Leonora Carrington: The female surrealist Britain never understood

Surrealism advocated that art should reflect the unconscious mind. As a result, surrealist art is very personal, leading to a focus on artist biography rather than the art. Carrington is an example – much emphasis on her dramatic early story but not so much on her art. Famous in Mexico but overlooked in Britain, her work is “hard to love, and her weird, chilly inventions [are] resistant to interpretation”. Says another critic “Carrington’s mythological beings are irresistible … technically radical yet entrancing”.

The Neue Galerie Pays Homage to Paula Modersohn-Becker, the Mother of German Expressionism

Modersohn-Becker, prodigiously talented, spent her early career moving between a restrictive marriage in Bremen and artistic freedom in Paris. She died young, soon after childbirth. Two things make her story distinctive. First, her many self-portraits are now seen as boldly modern and done in a style that anticipates expressionism. Secondly, her early death leaves the perpetual question, “what if”.

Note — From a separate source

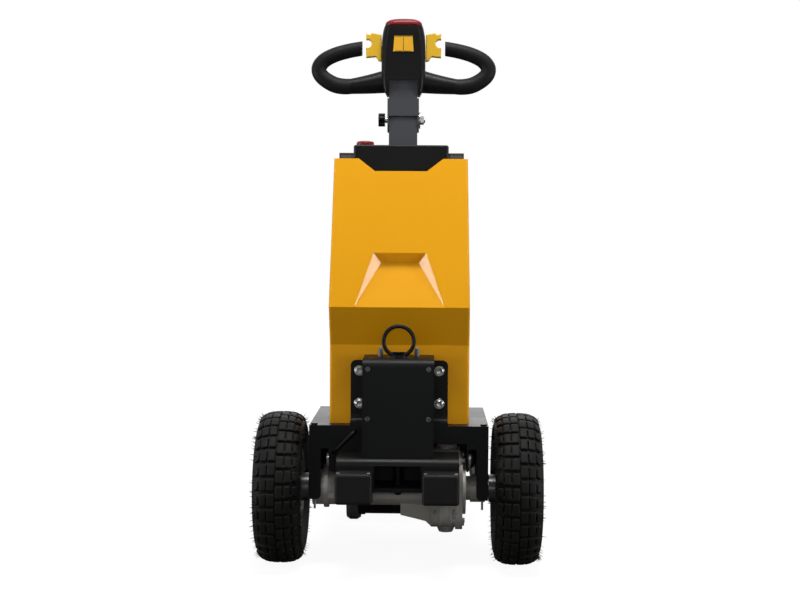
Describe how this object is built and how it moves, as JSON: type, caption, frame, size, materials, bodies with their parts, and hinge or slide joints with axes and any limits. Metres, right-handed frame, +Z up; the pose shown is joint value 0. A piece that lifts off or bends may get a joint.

A Scientist’s Quest to Decode Vermeer’s True Colours

Chemical analysis of the colour pigments in a painting can yield insights about the artist. Vermeer is a case in point. Using a remarkably limited palette – about 20 colours – he painstakingly layered multiple colours to produce his muted Delft interiors. And he seems to have had clear pigment preferences, notably expensive ultramarine blue and two different types of lead white. “As a painter of the prosaic …[Vermeer] implores us to slow down and look at the world in all its minute glory.”

Kasper König, Legendary Curator, Dies at 80

Although he worked mainly in Germany, the flood of obituaries for König attests to his global influence. He curated his first museum show at 23 and was, for decades, a freelance curator with an omnivorous interest in contemporary art. Involvements in the Venice Biennale, Manifesta and other global art events ultimately led to appointments as a museum director and art professor. A magazine once commented that “Kasper König doesn’t have a CV so much as a catalogue of bragging rights.”